Directions:
Reproduce the span that opens at the line containing "revolve(axis=Axis.Z)" and closes at the line containing "obj.parent = empty", both lines included, without alteration and without any other line.

3D code data:
▼

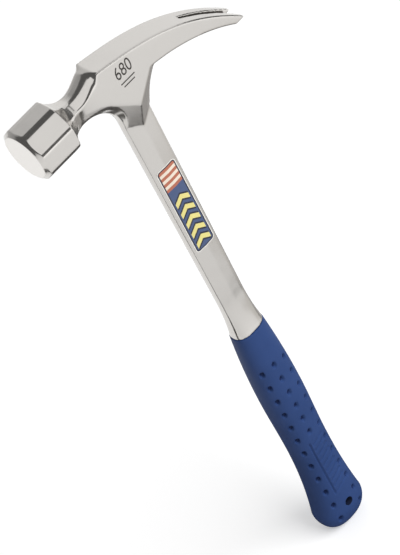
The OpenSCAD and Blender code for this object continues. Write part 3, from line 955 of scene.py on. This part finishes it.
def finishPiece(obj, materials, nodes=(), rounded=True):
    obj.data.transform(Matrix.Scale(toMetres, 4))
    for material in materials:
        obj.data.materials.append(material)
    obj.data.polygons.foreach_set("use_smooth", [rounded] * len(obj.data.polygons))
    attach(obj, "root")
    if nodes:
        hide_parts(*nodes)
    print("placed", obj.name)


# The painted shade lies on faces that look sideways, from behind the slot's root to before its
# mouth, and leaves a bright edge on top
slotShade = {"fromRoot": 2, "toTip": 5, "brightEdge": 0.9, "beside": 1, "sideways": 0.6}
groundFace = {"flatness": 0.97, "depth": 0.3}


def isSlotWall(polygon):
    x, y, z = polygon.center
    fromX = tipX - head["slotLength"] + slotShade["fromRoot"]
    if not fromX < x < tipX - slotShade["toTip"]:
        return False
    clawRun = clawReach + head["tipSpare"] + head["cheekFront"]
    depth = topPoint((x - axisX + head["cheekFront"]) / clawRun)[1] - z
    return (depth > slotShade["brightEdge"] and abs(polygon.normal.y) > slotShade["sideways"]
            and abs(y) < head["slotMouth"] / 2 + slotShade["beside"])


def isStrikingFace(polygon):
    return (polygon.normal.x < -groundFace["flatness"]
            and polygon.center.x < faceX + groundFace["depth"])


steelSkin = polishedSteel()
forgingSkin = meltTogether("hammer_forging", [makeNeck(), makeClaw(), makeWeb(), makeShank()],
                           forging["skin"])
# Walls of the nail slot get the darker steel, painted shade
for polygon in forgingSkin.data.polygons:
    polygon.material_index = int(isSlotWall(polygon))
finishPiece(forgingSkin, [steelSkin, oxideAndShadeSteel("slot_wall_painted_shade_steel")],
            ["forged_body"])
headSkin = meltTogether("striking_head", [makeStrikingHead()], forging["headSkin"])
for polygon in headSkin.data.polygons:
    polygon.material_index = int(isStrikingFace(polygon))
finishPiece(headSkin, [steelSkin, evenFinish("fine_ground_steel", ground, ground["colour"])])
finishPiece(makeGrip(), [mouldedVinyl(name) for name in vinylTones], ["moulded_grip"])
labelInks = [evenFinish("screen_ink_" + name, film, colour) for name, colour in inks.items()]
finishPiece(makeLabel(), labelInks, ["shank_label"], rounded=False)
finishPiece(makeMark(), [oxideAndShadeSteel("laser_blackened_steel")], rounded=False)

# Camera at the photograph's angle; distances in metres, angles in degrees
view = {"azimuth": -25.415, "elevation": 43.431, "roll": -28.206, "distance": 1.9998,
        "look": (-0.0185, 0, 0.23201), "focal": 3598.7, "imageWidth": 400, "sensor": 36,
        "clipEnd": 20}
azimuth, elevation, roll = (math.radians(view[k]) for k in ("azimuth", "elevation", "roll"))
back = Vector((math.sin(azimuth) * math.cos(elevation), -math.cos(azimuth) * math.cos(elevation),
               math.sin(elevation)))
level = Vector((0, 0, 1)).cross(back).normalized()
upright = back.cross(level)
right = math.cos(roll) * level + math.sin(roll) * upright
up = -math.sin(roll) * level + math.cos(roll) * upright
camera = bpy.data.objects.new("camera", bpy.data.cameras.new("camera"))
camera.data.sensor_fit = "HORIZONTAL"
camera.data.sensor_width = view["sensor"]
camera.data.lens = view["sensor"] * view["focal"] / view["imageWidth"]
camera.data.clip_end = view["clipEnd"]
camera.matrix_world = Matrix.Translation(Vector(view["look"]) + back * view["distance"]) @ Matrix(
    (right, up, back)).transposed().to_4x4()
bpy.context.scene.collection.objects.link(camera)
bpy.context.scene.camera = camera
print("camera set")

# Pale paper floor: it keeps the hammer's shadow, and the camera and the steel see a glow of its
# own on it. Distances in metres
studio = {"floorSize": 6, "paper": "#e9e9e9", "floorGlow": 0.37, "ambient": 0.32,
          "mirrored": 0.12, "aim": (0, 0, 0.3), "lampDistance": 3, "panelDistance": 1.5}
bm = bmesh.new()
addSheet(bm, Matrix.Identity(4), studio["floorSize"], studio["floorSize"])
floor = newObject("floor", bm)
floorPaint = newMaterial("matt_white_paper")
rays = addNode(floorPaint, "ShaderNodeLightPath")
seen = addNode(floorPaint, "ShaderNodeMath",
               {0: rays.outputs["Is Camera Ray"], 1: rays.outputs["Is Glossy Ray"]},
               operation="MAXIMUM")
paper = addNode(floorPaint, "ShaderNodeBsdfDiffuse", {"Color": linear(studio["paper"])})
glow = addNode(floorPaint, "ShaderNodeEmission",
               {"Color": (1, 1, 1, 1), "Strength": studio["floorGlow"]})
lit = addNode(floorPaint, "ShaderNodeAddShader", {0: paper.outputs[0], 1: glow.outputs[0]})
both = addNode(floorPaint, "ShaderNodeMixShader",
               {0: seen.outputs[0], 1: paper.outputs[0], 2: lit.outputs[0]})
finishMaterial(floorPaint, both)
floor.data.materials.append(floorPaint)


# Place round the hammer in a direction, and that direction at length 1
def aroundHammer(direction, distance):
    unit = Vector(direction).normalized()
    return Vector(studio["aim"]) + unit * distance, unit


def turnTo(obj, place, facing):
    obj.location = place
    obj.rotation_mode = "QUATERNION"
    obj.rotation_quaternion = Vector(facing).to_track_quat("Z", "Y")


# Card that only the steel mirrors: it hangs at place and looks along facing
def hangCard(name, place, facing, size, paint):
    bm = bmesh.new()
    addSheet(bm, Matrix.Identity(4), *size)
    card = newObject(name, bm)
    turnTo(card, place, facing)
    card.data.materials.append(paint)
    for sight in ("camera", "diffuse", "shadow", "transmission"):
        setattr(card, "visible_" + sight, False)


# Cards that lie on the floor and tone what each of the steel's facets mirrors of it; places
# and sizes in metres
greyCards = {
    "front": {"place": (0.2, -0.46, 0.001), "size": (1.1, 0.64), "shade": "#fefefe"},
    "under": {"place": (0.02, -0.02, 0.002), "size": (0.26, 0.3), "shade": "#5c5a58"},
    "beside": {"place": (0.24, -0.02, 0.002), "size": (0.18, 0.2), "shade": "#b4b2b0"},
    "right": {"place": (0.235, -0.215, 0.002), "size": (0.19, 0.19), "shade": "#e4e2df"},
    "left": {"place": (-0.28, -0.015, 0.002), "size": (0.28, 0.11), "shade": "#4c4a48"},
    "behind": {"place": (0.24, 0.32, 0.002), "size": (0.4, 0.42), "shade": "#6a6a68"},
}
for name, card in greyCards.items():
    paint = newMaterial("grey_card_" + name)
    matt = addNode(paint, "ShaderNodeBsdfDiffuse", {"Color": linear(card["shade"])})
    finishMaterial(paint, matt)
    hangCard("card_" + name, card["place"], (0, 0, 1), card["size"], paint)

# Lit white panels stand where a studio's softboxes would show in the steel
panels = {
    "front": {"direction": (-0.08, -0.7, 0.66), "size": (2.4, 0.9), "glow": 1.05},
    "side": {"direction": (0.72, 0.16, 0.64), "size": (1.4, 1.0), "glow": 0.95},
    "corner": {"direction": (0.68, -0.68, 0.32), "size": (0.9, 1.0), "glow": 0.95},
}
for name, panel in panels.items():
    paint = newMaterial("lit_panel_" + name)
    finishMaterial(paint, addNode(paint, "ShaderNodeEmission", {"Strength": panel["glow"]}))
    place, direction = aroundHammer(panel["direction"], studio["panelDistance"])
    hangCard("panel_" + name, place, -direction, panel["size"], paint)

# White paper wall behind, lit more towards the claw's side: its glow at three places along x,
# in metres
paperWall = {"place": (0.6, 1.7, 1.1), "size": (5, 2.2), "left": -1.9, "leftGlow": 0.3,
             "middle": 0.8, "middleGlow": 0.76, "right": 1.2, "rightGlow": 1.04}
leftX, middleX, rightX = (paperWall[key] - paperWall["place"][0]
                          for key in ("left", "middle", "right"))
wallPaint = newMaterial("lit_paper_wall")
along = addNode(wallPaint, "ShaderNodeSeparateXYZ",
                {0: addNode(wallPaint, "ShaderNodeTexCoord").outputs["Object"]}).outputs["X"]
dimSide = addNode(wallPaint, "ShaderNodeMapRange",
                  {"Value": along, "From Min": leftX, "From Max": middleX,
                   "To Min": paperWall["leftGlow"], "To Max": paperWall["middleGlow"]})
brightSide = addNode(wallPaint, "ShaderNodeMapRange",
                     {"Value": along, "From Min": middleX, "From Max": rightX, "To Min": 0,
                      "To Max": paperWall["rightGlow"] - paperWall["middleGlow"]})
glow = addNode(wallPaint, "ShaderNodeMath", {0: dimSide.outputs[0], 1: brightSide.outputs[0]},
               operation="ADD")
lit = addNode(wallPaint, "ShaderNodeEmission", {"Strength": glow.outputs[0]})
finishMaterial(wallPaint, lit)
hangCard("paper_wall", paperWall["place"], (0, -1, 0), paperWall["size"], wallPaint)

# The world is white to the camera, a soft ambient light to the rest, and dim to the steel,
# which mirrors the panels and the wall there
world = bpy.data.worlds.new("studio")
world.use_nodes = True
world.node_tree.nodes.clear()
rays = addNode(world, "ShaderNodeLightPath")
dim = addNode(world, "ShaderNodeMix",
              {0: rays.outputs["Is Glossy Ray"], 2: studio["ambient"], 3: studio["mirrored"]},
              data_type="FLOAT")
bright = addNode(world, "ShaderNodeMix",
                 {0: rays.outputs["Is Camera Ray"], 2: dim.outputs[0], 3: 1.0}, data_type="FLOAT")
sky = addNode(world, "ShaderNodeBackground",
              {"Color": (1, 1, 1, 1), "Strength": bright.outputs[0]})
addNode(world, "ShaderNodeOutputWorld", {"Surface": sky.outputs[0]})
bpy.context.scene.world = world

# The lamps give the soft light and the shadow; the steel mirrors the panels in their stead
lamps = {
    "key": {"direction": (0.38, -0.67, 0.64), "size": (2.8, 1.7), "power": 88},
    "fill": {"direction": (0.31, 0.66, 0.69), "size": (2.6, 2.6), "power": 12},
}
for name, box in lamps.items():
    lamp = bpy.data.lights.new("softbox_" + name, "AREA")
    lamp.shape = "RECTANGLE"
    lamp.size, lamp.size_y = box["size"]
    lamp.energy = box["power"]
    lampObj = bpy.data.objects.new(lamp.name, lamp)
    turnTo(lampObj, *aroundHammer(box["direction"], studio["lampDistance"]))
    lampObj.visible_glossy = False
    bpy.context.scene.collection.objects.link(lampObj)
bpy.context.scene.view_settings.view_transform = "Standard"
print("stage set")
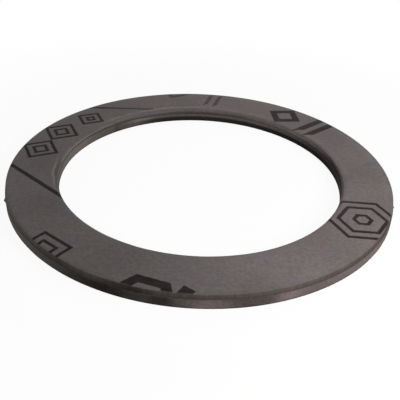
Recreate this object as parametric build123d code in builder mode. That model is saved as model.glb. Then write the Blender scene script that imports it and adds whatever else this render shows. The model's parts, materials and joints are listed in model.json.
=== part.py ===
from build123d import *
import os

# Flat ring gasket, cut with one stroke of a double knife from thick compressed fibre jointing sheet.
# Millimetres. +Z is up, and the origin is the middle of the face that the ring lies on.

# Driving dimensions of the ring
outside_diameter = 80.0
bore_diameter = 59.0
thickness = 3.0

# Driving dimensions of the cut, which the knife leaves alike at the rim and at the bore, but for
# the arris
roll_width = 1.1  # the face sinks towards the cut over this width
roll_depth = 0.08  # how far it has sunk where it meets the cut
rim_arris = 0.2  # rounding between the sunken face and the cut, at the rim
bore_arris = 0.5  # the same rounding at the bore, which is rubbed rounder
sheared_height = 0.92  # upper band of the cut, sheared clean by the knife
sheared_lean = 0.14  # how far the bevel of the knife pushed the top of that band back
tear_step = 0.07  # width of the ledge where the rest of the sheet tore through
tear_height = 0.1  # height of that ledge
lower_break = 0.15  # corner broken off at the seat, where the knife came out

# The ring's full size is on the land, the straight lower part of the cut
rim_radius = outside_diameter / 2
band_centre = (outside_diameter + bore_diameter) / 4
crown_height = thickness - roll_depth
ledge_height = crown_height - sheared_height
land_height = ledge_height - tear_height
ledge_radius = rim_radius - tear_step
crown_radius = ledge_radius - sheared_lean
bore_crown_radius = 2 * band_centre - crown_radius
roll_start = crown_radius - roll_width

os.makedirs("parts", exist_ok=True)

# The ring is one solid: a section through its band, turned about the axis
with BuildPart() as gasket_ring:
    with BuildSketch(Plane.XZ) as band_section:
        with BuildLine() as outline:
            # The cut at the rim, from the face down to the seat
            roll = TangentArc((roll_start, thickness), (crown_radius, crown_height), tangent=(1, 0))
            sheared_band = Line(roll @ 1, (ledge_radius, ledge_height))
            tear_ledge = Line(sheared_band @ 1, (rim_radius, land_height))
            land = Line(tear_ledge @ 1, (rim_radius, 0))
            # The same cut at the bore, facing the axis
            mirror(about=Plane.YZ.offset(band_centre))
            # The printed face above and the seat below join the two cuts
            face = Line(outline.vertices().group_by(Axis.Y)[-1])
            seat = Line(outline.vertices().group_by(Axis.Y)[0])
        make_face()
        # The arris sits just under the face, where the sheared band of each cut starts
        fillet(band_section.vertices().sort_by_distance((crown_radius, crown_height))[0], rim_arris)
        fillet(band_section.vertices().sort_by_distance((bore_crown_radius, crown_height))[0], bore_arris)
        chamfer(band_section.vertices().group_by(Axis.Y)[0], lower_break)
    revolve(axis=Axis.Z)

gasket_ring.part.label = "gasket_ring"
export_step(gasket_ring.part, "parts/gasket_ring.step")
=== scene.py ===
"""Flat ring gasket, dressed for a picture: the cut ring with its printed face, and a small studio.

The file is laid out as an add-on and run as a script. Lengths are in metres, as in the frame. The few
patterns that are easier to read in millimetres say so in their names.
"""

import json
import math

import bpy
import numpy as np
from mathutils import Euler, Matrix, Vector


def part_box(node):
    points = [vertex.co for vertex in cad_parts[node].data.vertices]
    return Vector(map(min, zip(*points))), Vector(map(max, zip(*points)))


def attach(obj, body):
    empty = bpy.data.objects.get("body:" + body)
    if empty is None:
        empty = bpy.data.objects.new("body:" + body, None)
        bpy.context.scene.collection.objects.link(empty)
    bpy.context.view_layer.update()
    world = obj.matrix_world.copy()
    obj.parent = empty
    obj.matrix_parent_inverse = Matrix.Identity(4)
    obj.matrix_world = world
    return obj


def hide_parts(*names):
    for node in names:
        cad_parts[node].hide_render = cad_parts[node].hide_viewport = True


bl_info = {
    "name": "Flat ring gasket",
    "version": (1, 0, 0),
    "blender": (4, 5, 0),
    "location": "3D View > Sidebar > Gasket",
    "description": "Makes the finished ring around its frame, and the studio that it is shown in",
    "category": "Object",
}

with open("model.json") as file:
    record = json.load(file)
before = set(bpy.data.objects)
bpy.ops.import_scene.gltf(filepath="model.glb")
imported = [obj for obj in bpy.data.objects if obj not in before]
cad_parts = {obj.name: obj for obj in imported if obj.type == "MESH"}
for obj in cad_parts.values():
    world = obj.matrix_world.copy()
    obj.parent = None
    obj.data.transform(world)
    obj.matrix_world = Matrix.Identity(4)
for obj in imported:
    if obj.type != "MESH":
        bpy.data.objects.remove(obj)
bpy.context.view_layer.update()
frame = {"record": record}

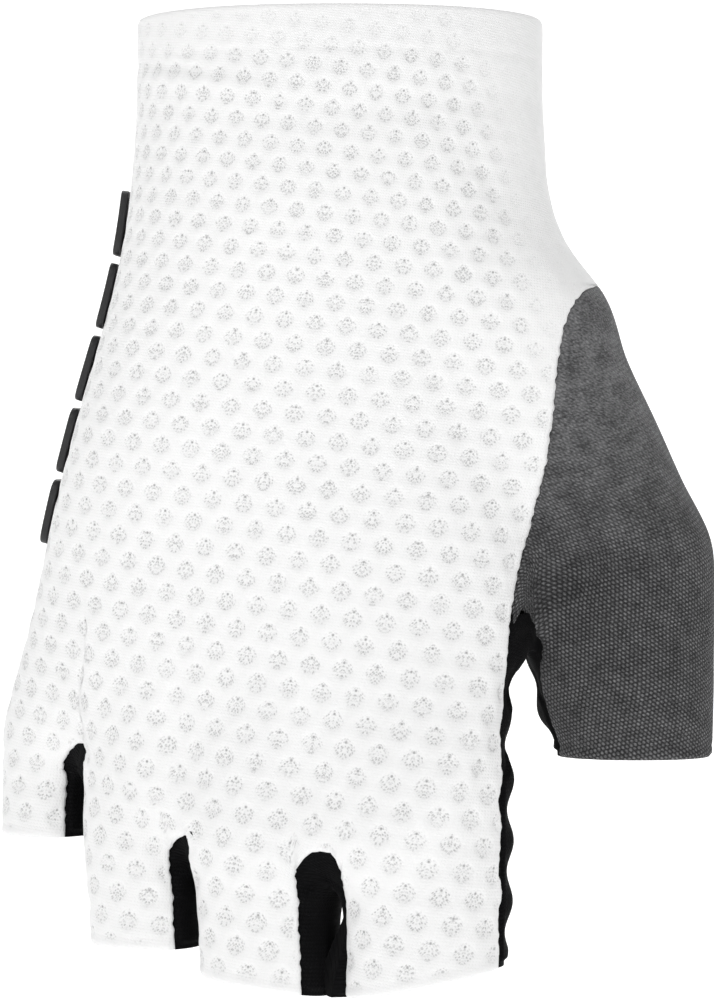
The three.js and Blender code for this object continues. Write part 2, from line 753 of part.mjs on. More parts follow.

▲

Exercise solution:
    revolve(axis=Axis.Z)

gasket_ring.part.label = "gasket_ring"
export_step(gasket_ring.part, "parts/gasket_ring.step")
=== scene.py ===
"""Flat ring gasket, dressed for a picture: the cut ring with its printed face, and a small studio.

The file is laid out as an add-on and run as a script. Lengths are in metres, as in the frame. The few
patterns that are easier to read in millimetres say so in their names.
"""

import json
import math

import bpy
import numpy as np
from mathutils import Euler, Matrix, Vector


def part_box(node):
    points = [vertex.co for vertex in cad_parts[node].data.vertices]
    return Vector(map(min, zip(*points))), Vector(map(max, zip(*points)))


def attach(obj, body):
    empty = bpy.data.objects.get("body:" + body)
    if empty is None:
        empty = bpy.data.objects.new("body:" + body, None)
        bpy.context.scene.collection.objects.link(empty)
    bpy.context.view_layer.update()
    world = obj.matrix_world.copy()
    obj.parent = empty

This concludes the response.